A: Here is a much more intuitive and rigorous approach:
The logarithmic function is defined as the geometric area under a $\frac 1t$ vs. $t$ curve, mathematically equivalent to: $f(y) = log(y) = \int_{1}^{y} \frac 1t \ dt$, bounded by $[1,y]$ and the line $y=0$. (As a note, in mathematics $log(y)$ is equivalent to $ln(y)$, and thus $log(y)$ by default has base $e$.)
We can extend this notion further by simply taking the inverse of $log(y)$, which yields the exponential function notated as $exp(x)$ or its equivalent algebraic form, $e^x$. Furthermore, this is analogous to defining a function, let's say $g(x) = b^x$ for some base $b\in \mathbb{R}$, by setting $b^x = e^{xlogb}$. (Note that by taking the natural logarithm [log] of both sides of the equality, with respect to its argument x, immediately proves this claim).

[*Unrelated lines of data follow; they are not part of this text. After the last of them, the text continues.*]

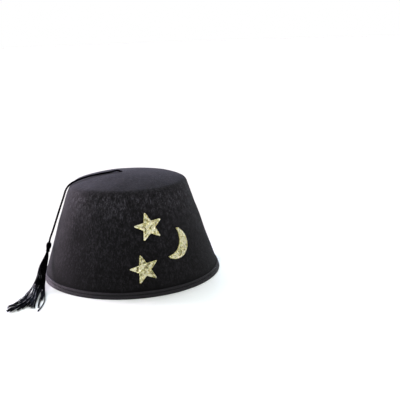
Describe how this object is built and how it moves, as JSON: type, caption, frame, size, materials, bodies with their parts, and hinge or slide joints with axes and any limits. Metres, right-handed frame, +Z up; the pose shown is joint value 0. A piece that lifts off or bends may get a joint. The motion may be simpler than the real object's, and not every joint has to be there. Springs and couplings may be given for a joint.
{
  "type": "fez hat",
  "caption": "Tall tapered felt hat with a rounded edge and low domed top, bound rim, star and crescent appliques, and a tassel on a cord from the top.",
  "frame": {"origin": "centre of the rim's lower edge, on the surface that the hat stands on", "axes": "+Z up, along the axis of the crown; the front with the appliques faces -Y; the tassel hangs on the wearer's right, toward -X"},
  "size_m": [0.247, 0.1922, 0.1116],
  "materials": {
    "black_felt": "matt pressed wool felt, black with a faint purple-brown tint",
    "binding_tape": "dark grey woven tape, stitched along its edge",
    "gold_glitter": "gold glitter cloth, coarse and sparkling",
    "black_rayon": "black twisted rayon with a soft gloss"
  },
  "bodies": {
    "root": {"felt_body": "black_felt", "rim_binding": "binding_tape", "star_upper": "gold_glitter", "star_lower": "gold_glitter", "crescent_moon": "gold_glitter", "cord": "black_rayon", "cord_stop_knot": "black_rayon", "tassel": "black_rayon"}
  },
  "joints": []
}
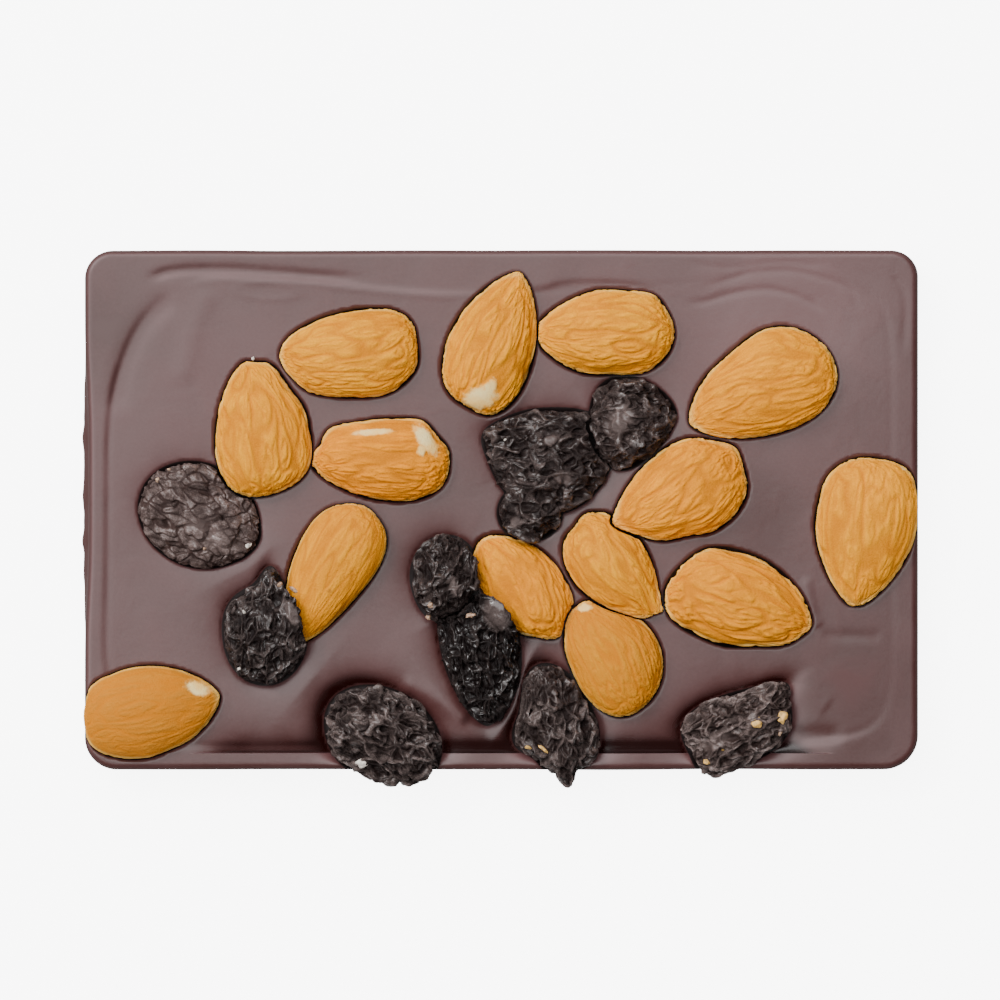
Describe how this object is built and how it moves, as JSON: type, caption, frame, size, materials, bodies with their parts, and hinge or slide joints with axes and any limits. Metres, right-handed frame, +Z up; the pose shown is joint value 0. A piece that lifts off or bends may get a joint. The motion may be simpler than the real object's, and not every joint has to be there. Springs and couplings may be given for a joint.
{
  "type": "chocolate bark",
  "caption": "Rectangular slab of dark chocolate bark with a raised rim, set with whole almonds and raisins pressed into its top.",
  "frame": {"origin": "middle of the slab's flat underside", "axes": "+X along the slab's length, +Y across it, away from the edge that the raisins overhang, +Z up, out of the topped face"},
  "size_m": [0.1304, 0.0835, 0.0128],
  "materials": {
    "dark_chocolate": "satin",
    "almond_skin": "matte",
    "raisin_skin": "satin"
  },
  "bodies": {
    "root": {"slab": "dark_chocolate", "almond_01": "almond_skin", "almond_02": "almond_skin", "almond_03": "almond_skin", "almond_04": "almond_skin", "almond_05": "almond_skin", "almond_06": "almond_skin", "almond_07": "almond_skin", "almond_08": "almond_skin", "almond_09": "almond_skin", "almond_10": "almond_skin", "almond_11": "almond_skin", "almond_12": "almond_skin", "almond_13": "almond_skin", "almond_14": "almond_skin", "raisin_01": "raisin_skin", "raisin_02": "raisin_skin", "raisin_03": "raisin_skin", "raisin_04": "raisin_skin", "raisin_05": "raisin_skin", "raisin_06": "raisin_skin", "raisin_07": "raisin_skin", "raisin_08": "raisin_skin", "raisin_09": "raisin_skin"}
  },
  "joints": []
}
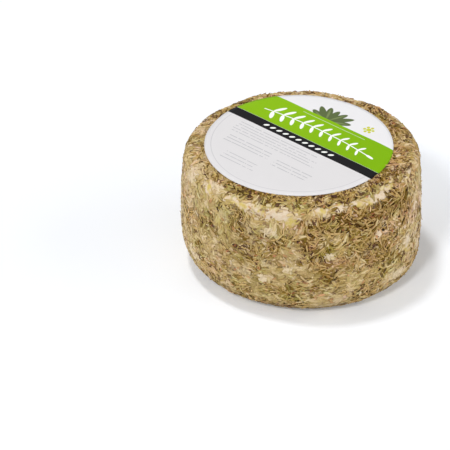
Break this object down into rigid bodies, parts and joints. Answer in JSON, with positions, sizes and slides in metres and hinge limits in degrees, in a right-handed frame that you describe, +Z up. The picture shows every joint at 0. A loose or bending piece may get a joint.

Now that we have a basic understanding of base conversion, the above question can be evaluated as follows:
$x^y = y^x \Rightarrow e^{ylogx}=e^{xlogy}$
Via implicit differentiation, with respect to the argument x, we have:
$e^{ylogx}(\frac {dy}{dx}logx+\frac yx)=e^{xlogy}(logy+\frac xy\frac {dy}{dx}) \Rightarrow \frac{dy}{dx}(x^ylogx-\frac {y^xx}{y})=(y^xlogy-\frac {x^yy}{x})$
Via division and referring back to the initial condition $x^y=y^x$ we have:
$\frac {dy}{dx}=\frac {y^xlogy-\frac {x^yy}{x}}{x^ylogx-\frac{y^xx}{y}}=\frac {logy - \frac yx}{logx- \frac xy}$
Thus your solution is correct.